AIM:
Produce word for word the lines of the data below running from the one that has "const headPivot = new THREE.Group();" to the one that has "# computed from", inclusive, and no others.

* START MATERIAL PROVIDED *

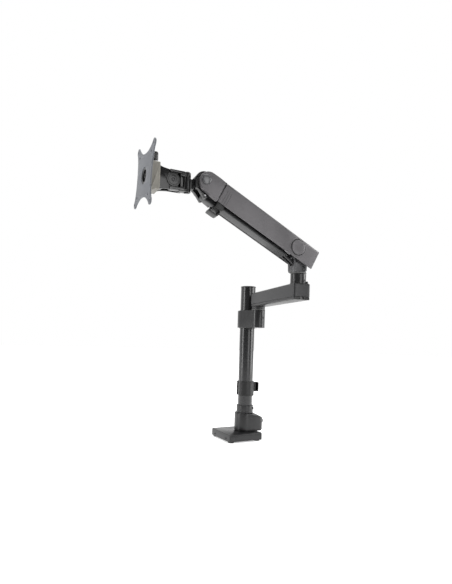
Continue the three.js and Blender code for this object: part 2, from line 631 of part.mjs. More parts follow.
function plateOutline() {
  const { waist, notch, ear, earRadius } = PLATE;
  const shape = new THREE.Shape();
  const quarters = [0, 1, 2, 3];
  quarters.forEach((quarter) => {
    const turn = quarter * Math.PI / 2;
    const cornerTurn = turn + Math.PI / 4;
    const centre = new THREE.Vector2(ear, ear).rotateAround(new THREE.Vector2(), turn);
    shape.absarc(centre.x, centre.y, earRadius, cornerTurn - 1.75, cornerTurn + 1.75);
    const depth = quarter % 2 === 0 ? notch : waist;
    const inner = new THREE.Vector2(0, depth).rotateAround(new THREE.Vector2(), turn);
    const before = new THREE.Vector2(depth * 0.62, depth * 0.99).rotateAround(new THREE.Vector2(), turn);
    const after = new THREE.Vector2(-depth * 0.62, depth * 0.99).rotateAround(new THREE.Vector2(), turn);
    const next = new THREE.Vector2(-ear, ear).rotateAround(new THREE.Vector2(), turn);
    const arrive = turn + 0.75 * Math.PI - 1.75;
    shape.quadraticCurveTo(before.x, before.y, inner.x, inner.y);
    const endX = next.x + earRadius * Math.cos(arrive);
    const endY = next.y + earRadius * Math.sin(arrive);
    shape.quadraticCurveTo(after.x, after.y, endX, endY);
  });
  return shape;
}

// the outline lies in Y (to the display's left) and Z (up)
function vesaPlate() {
  const { face, thickness, hole } = PLATE;
  const body = endwise(plateOutline(), face - thickness, face, 5);
  const drills = VESA_PATTERNS.flatMap((pitch) => [[1, 1], [1, -1], [-1, 1], [-1, -1]]
    .map(([y, z]) => along(VESA_HOLE, face - 10, face + 10, y * pitch / 2, z * pitch / 2, 10)));
  return cut(body, along(hole, face - 10, face + 10, 0, 0, 36), ...drills);
}

function turnHub() {
  const back = BLOCK.front + GAP;
  const disc = along(24, back, PLATE.face - PLATE.thickness - GAP, 0, 0, 36);
  const spigot = along(9, BLOCK.rear + 7, back + 1, 0, 0, 28);
  const rim = along(PLATE.hole - GAP, back, PLATE.face - 1, 0, 0, 32);
  return cut(join(disc, spigot, rim), along(11.5, back + 2, PLATE.face, 0, 0, 28));
}

function plateGroup() {
  const group = new THREE.Group();
  group.rotation.x = -rad(PLATE.turn);
  group.add(piece('turn_hub', turnHub(), satinBlack()));
  group.add(piece('vesa_plate', vesaPlate(), powderBlack()));
  return group;
}

function headGroup() {
  const group = new THREE.Group();
  const half = HEAD.width / 2;
  const tall = HEAD.height / 2;
  group.add(piece('pan_yoke', panYoke(), satinBlack()));
  const pin = join(
    upright(3, -tall - 1, tall + 1, HEAD.panAxis, 0, 20),
    upright(5.4, tall + GAP, tall + 2.2, HEAD.panAxis, 0, 24));
  group.add(piece('pan_hinge_pin', pin, plasticBlack()));
  group.add(piece('tilt_fork', tiltFork(), satinBlack()));
  [1, -1].forEach((sign) => {
    const word = sign > 0 ? 'left' : 'right';
    const disc = dome(13.5, 1.9, sign * (half + GAP), HEAD.tiltAxis, 0, sign);
    group.add(piece(`tilt_disc_${word}`, disc, plasticBlack()));
  });
  group.add(piece('tilt_bolt', across(4, -half, half, HEAD.tiltAxis, 0, 20), steel()));
  group.add(piece('display_block', displayBlock(), greyBlock()));
  group.add(piece('release_knob', releaseKnob(), satinBlack()));
  group.add(plateGroup());
  return group;
}

// ---- assembly ----
const monitorArm = new THREE.Group();
monitorArm.add(baseGroup(), poleClipGroup());

const collar = collarGroup();
const link = linkGroup();
link.position.set(COLLAR.reach, 0, 0);
link.rotation.z = rad(LINK.azimuth - COLLAR.azimuth);
collar.add(link);
monitorArm.add(collar);

const bracket = bracketGroup();
bracket.position.set(LINK.length, 0, 0);
bracket.rotation.z = rad(BRACKET.azimuth - LINK.azimuth);
link.add(bracket);

const arm = armGroup();
arm.position.set(REAR_PIVOT.x, 0, REAR_PIVOT.z);
const rail = railGroup();
rail.position.copy(arm.position);
bracket.add(arm, rail);

const knuckle = knuckleGroup();
const lift = rad(ARM.lift);
knuckle.position.set(REAR_PIVOT.x + ARM.length * Math.cos(lift), 0, REAR_PIVOT.z + ARM.length * Math.sin(lift));
bracket.add(knuckle);

const headPivot = new THREE.Group();
headPivot.position.set(HEAD.panAxis, 0, -HEAD.drop);
headPivot.rotation.z = rad(HEAD.turn);
const head = headGroup();
head.position.set(-HEAD.panAxis, 0, 0);
headPivot.add(head);
knuckle.add(headPivot);

export default monitorArm;
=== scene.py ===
# %% [markdown]
# # A monitor arm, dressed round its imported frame
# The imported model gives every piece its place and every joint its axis. Here each piece that shows gets a finer
# surface and a real finish. The surfaces are worked out with numpy, because a whole grid of points can be
# computed from one formula, and its measures stay readable in millimetres.

# %% Load the frame
import json
import math

import bpy
import numpy as np
from mathutils import Matrix, Vector
from mathutils.geometry import tessellate_polygon


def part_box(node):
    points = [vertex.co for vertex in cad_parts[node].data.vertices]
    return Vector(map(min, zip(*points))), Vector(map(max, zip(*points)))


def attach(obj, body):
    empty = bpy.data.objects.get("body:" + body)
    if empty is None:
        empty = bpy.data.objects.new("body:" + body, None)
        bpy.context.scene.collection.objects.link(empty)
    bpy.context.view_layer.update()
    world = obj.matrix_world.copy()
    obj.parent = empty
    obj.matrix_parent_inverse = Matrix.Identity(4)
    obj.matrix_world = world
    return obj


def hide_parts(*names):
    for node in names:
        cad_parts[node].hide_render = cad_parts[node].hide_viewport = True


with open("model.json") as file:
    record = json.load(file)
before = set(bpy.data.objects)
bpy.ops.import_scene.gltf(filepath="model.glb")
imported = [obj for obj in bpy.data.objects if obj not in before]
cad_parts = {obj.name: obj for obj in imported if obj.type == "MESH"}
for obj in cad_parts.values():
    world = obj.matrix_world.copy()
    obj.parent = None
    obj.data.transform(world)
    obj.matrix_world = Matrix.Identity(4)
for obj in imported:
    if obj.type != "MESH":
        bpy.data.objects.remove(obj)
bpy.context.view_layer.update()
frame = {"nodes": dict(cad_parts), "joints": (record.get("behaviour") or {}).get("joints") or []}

# %% [markdown]
# ## Where things are
# Every group of pieces has its own axes, with X along the piece, as a fitter would measure it on the bench. The
# frame's joints give most of them. The clip's angle and the plate's small turn are given here.

# %% Axes of each group, from the joints
joints = {j["name"]: j for j in frame["joints"]}


def joint_point(name):
    return np.array(joints[name]["pos_m"]) * 1000


def joint_axis(name):
    return np.array(joints[name]["axis"])


def axes(origin, x_way, y_way):
    """Columns of the turn are X, Y and Z = X x Y; the origin is in millimetres."""
    x = np.array(x_way) / np.linalg.norm(x_way)
    y = np.array(y_way) / np.linalg.norm(y_way)
    return np.column_stack([x, y, np.cross(x, y)]), np.array(origin, float)


def level_axes(origin, azimuth):
    """X points at the azimuth in the level plane, and Z points up."""
    return axes(origin, [math.cos(azimuth), math.sin(azimuth), 0], [-math.sin(azimuth), math.cos(azimuth), 0])


def way_round(start, end):
    return math.atan2(end[1] - start[1], end[0] - start[0])


def node_middle(name):
    """The middle of a frame node's box, in millimetres."""
    low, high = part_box(name)
    return (np.array(low) + np.array(high)) * 500


# millimetres and degrees that more than one piece shares
POLE_RADIUS, ARM_LENGTH = 20, 240
PAN_X, TILT_X, KNOB_X = 31, 64, 98.5
PLATE_BACK, PLATE_FACE = 117.4, 120
CLIP_ANGLE, PLATE_ANGLE = -8, -10

on_plan = np.array([1, 1, 0])
link_pivot = joint_point("link_swivel") * on_plan
arm_pivot = joint_point("arm_swivel") * on_plan
arm_side = -joint_axis("arm_lift")
head_way = joint_axis("plate_turn")
BASE = level_axes([0, 0, 0], 0)
CLIP = level_axes([0, 0, 0], math.radians(CLIP_ANGLE))
COLLAR = level_axes([0, 0, 0], way_round([0, 0], link_pivot))
LINK = level_axes(link_pivot, way_round(link_pivot, arm_pivot))
BRACKET = axes(arm_pivot, np.cross(arm_side, [0, 0, 1]), arm_side)
ARM = axes(joint_point("arm_lift"), joint_axis("spring_stroke"), arm_side)
KNUCKLE = (BRACKET[0], joint_point("head_level"))
HEAD = axes(joint_point("plate_turn") - PLATE_FACE * head_way, head_way, -joint_axis("head_tilt"))
plate_turn = math.radians(PLATE_ANGLE)
turned = np.array([[1, 0, 0], [0, math.cos(plate_turn), -math.sin(plate_turn)],
                   [0, math.sin(plate_turn), math.cos(plate_turn)]])
PLATE = (HEAD[0] @ turned, HEAD[1])
link_length = float(np.linalg.norm(arm_pivot - link_pivot))
print("link", round(link_length, 1), "mm between its pivots")

# %% [markdown]
# ## Tools for surfaces
# Almost every piece of such an arm is either turned on a lathe, or an outline with a wall of some height. So two
# formulas do most of the work: a profile carried round an axis, and an outline repeated at each height, moved
# inwards where an edge is rounded. A rounded edge matters more than any texture: it is what catches the light.

# %% Corners, edges and outlines
def rounded(points, radius, steps=5):
    """A corner c becomes (1-t)^2 a + 2t(1-t) c + t^2 b, where a and b lie a radius back along its two sides."""
    c = np.asarray(points, float)
    radius = np.broadcast_to(np.asarray(radius, float), len(c))[:, None]
    before, after = np.roll(c, 1, 0) - c, np.roll(c, -1, 0) - c
    length_before = np.linalg.norm(before, axis=1, keepdims=True)
    length_after = np.linalg.norm(after, axis=1, keepdims=True)
    a = c + before / length_before * np.minimum(radius, length_before * 0.49)
    b = c + after / length_after * np.minimum(radius, length_after * 0.49)
    t = np.linspace(0, 1, steps)[None, :, None]
    curve = (1 - t) ** 2 * a[:, None] + 2 * t * (1 - t) * c[:, None] + t ** 2 * b[:, None]
    return curve.reshape(-1, 2)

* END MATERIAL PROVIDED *

TASK SOLUTION:
const headPivot = new THREE.Group();
headPivot.position.set(HEAD.panAxis, 0, -HEAD.drop);
headPivot.rotation.z = rad(HEAD.turn);
const head = headGroup();
head.position.set(-HEAD.panAxis, 0, 0);
headPivot.add(head);
knuckle.add(headPivot);

export default monitorArm;
=== scene.py ===
# %% [markdown]
# # A monitor arm, dressed round its imported frame
# The imported model gives every piece its place and every joint its axis. Here each piece that shows gets a finer
# surface and a real finish. The surfaces are worked out with numpy, because a whole grid of points can be
# computed from one formula, and its measures stay readable in millimetres.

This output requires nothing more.